France – the former colonial power in Togo – and others have expressed concern at reports of plain-clothes militia working alongside the military and being involved in beatings last month.
More than 500 Togolese nationals from the north – traditionally a Gnassingbe stronghold but where the opposition has gained support – have fled across the border to Ghana and alleged human rights abuses.
The West African regional bloc ECOWAS has urged dialogue between the two sides.
Gnassingbe is the scion of Africa's oldest political dynasty.

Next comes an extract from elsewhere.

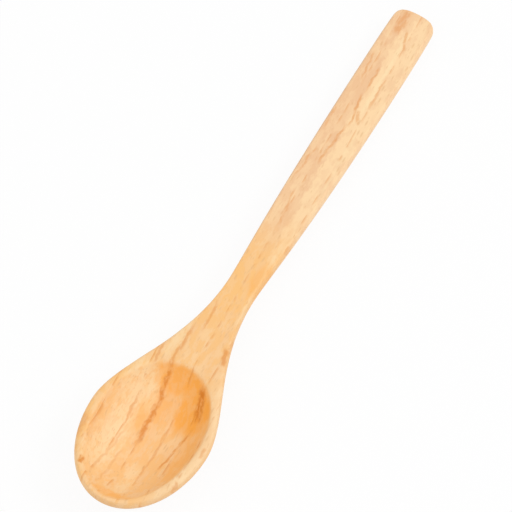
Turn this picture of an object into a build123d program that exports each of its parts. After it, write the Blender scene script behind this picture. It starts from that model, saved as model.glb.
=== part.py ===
from build123d import *
from math import atan2, degrees
import os

# A wooden spoon, carved from one piece. While it is shaped it lies along X, with the tip of its
# bowl at X = 0 and its flat top on Z = 0. Last of all it is laid down on its belly and its
# handle's end. All lengths are in millimetres.

length = 190.0

# The bowl, from the tip backwards
bowl_width = 38.1
bowl_place = 27.0  # the widest and deepest place
bowl_depth = 14.0  # flat top to the lowest point of the belly
rim_drop = 1.8  # flat top to the fullest line of the wall
rim_lean = 6.0  # how far above the flat top the wall would close
tip_drop = 4.2  # steep stretch of the belly's curve below the tip
belly_front = 15.0  # flat stretch of the belly's curve towards the tip
belly_back = 19.0  # flat stretch of the belly's curve towards the neck
flank_front = 13.3  # straight stretch of the flank's curve at the widest place
flank_back = 24.8  # straight stretch of the flank's curve before the neck

# The neck and the handle
neck_place = 80.0
neck_width = 9.6
neck_thickness = 8.2
neck_front = 24.0  # flat stretch of the underside's curve before the neck
neck_back = 6.7  # straight stretch of the side's curve after the neck
side_drop = 2.2  # flat top to the fullest line of the sides
side_lean = 4.0  # how far above the flat top the sides would close
handle_place = 165.0  # the widest place of the handle
handle_width = 14.5
handle_front = 56.5  # straight stretch of the side's curve before that place
end_width = 13.4
end_thickness = 6.6
end_round = 4.6  # length over which the sides close in at the end
end_roll = 3.6  # length over which the top and the underside close in at the end

# The wood left around the hollow of the bowl
rim_width = 2.85  # at each side, at the widest place
rim_front = 3.0  # at the tip
floor_thickness = 5.0  # under the deepest place

# The hollow
hollow_width = bowl_width - 2 * rim_width
hollow_front = bowl_place - rim_front  # deepest place to the rim at the tip
hollow_back = 22.0  # deepest place to the rim at the neck
hollow_depth = bowl_depth - floor_thickness
hollow_floor = 8.5  # flat stretch of the floor's curve
hollow_wall = 4.6  # steep stretch of the wall's curve
hollow_slant = 3.0  # how far that stretch leans inwards

# Softened edges
rim_inner_round = 0.9
rim_outer_round = 1.3

overrun = 5.0  # how far the cut for the hollow stands above the flat top

# How full the lower quarters of a cross section are: 0.55 is an ellipse and 1 a box
belly_fullness_share = 0.54
handle_fullness_share = 0.68

# Exponent of the curve that closes the handle's end, where 2 is an ellipse
end_squareness = 2.8

# Where the cross sections stand between the tip, the widest place, the neck and the end
nose_shares = (0.015, 0.06, 0.13, 0.24, 0.38, 0.55, 0.76, 1)
flank_shares = (0.08, 0.2, 0.34, 0.48, 0.62, 0.76, 0.88, 1)
handle_shares = (0.12, 0.3, 0.55, 0.8, 1)
end_shares = (0.3, 0.55, 0.75, 0.88, 0.96, 0.99)

halvings = 40  # steps of the search along a curve

end_start = length - end_round


def between(start, end, share):
    return start + (end - start) * share


def reach_at(curve, place):
    # How far a curve stands off the spoon's long axis at a place along it
    low, high = 0, 1
    for _ in range(halvings):
        middle = between(low, high, 1 / 2)
        if curve.position_at(middle).X < place:
            low = middle
        else:
            high = middle
    return curve.position_at(low).Y


def closing(place, stretch):
    # Falls from 1 to 0 over the last stretch of the handle
    into = max(0, (place - length + stretch) / stretch)
    return (1 - into**end_squareness) ** (1 / end_squareness)


# Half of the outline seen from above
with BuildLine() as flank:
    EllipticalCenterArc((bowl_place, 0), bowl_place, bowl_width / 2, 180, arc_size=-90)
    Bezier(
        (bowl_place, bowl_width / 2),
        (bowl_place + flank_front, bowl_width / 2),
        (neck_place - flank_back, neck_width / 2),
        (neck_place, neck_width / 2),
    )
    Bezier(
        (neck_place, neck_width / 2),
        (neck_place + neck_back, neck_width / 2),
        (handle_place - handle_front, handle_width / 2),
        (handle_place, handle_width / 2),
    )
    Bezier(
        (handle_place, handle_width / 2),
        (end_start, handle_width / 2),
        (length, end_width / 2),
    )
flank_curve = flank.wire()

# Depth of the underside below the flat top
with BuildLine() as underside:
    Bezier(
        (0, rim_drop),
        (0, rim_drop + tip_drop),
        (bowl_place - belly_front, bowl_depth),
        (bowl_place, bowl_depth),
    )
    Bezier(
        (bowl_place, bowl_depth),
        (bowl_place + belly_back, bowl_depth),
        (neck_place - neck_front, neck_thickness),
        (neck_place, neck_thickness),
    )
    Line((neck_place, neck_thickness), (length, end_thickness))
underside_curve = underside.wire()


def section_at(place):
    # One cross section, fullest at its waist. The part above the flat top is planed off later
    behind_bowl = min(1, max(0, (place - bowl_place) / (neck_place - bowl_place)))
    before_bowl = max(0, (bowl_place - place) / bowl_place)
    ease = behind_bowl**2 * (3 - 2 * behind_bowl)
    nose = (1 - before_bowl**2) ** (1 / 2)
    roll = closing(place, end_roll)
    half = reach_at(flank_curve, place) * closing(place, end_round)
    waist = between(rim_drop, side_drop, ease)
    rise = (waist + between(rim_lean, side_lean, ease)) * nose * roll
    fall = (reach_at(underside_curve, place) - waist) * roll
    full = between(belly_fullness_share, handle_fullness_share, ease)
    with BuildLine(Plane.YZ.offset(place)) as ring:
        EllipticalCenterArc((0, -waist), half, rise, 0, arc_size=90)
        EllipticalCenterArc((0, -waist), half, rise, 90, arc_size=90)
        Bezier(
            (-half, -waist),
            (-half, -waist - fall * full),
            (-half * full, -waist - fall),
            (0, -waist - fall),
        )
        Bezier(
            (0, -waist - fall),
            (half * full, -waist - fall),
            (half, -waist - fall * full),
            (half, -waist),
        )
    return Face(ring.wire())


def half_hollow(stretch, turn):
    # Half of the hollow's cut, turned as a round bowl and drawn out along the spoon
    with BuildPart() as cut:
        with BuildSketch(Plane.YZ):
            with BuildLine():
                Bezier(
                    (0, -hollow_depth),
                    (hollow_floor, -hollow_depth),
                    (hollow_width / 2 - hollow_slant, -hollow_wall),
                    (hollow_width / 2, 0),
                )
                Polyline(
                    (hollow_width / 2, 0),
                    (hollow_width / 2 + hollow_slant, overrun),
                    (0, overrun),
                    (0, -hollow_depth),
                )
            make_face()
        revolve(axis=Axis.Z, revolution_arc=turn)
        scale(by=(stretch / (hollow_width / 2), 1, 1))
    return cut.part


places = [bowl_place * share for share in nose_shares]
places += [between(bowl_place, neck_place, share) for share in flank_shares]
places += [between(neck_place, end_start, share) for share in handle_shares]
places += [between(end_start, length, share) for share in end_shares]

tip = Vertex(0, 0, -rim_drop)
end = Vertex(length, 0, -side_drop)
sections = [section_at(place) for place in places]
front_cut = half_hollow(hollow_front, 180)
back_cut = half_hollow(hollow_back, -180)

with BuildPart() as spoon:
    # The whole body is one skin from the tip through the neck to the handle's end
    loft(sections=[tip, *sections, end], clean=False)
    split(bisect_by=Plane.XY, keep=Keep.BOTTOM)
    with Locations((bowl_place, 0, 0)):
        add(front_cut, mode=Mode.SUBTRACT)
        add(back_cut, mode=Mode.SUBTRACT)
    flat_top = spoon.faces().filter_by(Plane.XY).sort_by(Axis.Z)[-1]
    fillet(flat_top.inner_wires()[0].edges(), rim_inner_round)
    flat_top = spoon.faces().filter_by(Plane.XY).sort_by(Axis.Z)[-1]
    fillet(flat_top.outer_wire().edges(), rim_outer_round)

# Laid down on the belly and the handle's end, with the origin under the middle of its box
rest_span = length - end_roll - bowl_place
rest_lean = degrees(atan2(bowl_depth - end_thickness, rest_span))
lying = spoon.part.rotate(Axis.Y, rest_lean)
box = lying.bounding_box()
lying = lying.translate((-box.center().X, -box.center().Y, -box.min.Z))
lying.label = "spoon"

os.makedirs("parts", exist_ok=True)
export_step(lying, "parts/spoon.step")
print("spoon", lying.bounding_box(), "lean", rest_lean)
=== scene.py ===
import math

import bmesh
import bpy
from mathutils import Matrix, Vector, noise


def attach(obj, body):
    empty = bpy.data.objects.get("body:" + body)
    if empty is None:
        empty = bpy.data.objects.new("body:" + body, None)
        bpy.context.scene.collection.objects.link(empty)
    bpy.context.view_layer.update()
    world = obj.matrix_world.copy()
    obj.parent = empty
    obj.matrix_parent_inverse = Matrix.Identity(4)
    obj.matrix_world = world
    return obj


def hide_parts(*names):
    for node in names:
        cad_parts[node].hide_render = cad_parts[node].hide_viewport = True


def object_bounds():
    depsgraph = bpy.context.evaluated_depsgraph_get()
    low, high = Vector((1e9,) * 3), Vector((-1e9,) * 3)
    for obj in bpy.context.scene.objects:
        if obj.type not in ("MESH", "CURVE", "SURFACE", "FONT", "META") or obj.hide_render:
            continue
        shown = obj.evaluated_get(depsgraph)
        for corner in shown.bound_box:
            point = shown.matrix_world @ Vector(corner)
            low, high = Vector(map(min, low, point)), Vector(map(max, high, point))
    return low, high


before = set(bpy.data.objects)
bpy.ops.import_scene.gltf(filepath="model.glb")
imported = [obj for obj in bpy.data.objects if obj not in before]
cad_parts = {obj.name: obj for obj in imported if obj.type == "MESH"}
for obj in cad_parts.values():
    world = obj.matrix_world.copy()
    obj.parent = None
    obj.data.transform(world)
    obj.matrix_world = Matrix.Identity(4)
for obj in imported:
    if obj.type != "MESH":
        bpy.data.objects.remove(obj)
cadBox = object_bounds()
print("frame loaded", [tuple(round(c, 4) for c in corner) for corner in cadBox])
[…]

He has been in power since 2005, taking over after the death of his father, General Gnassingbe Eyadema, who ruled Togo for 38 years.
In his first comments on the unrest, Gnassingbe told his ruling Union for the Republic party last weekend that he was "optimistic" about riding out the protests.
A coalition of independent human rights groups on Saturday said they had recorded 14 deaths in the first protests on August 19 and October 31.
Among the casualties, nine people were shot dead and 236 injured.
At least 40 of the injured were shot, many others beaten, while 60 members of the security forces were also wounded.
Of the nearly 400 people who were arrested, 227 have been freed and 86 charged and sentenced, according to the CACIT umbrella group of organisations.
A separate AFP count put the death toll at 16 with some 200 injuries.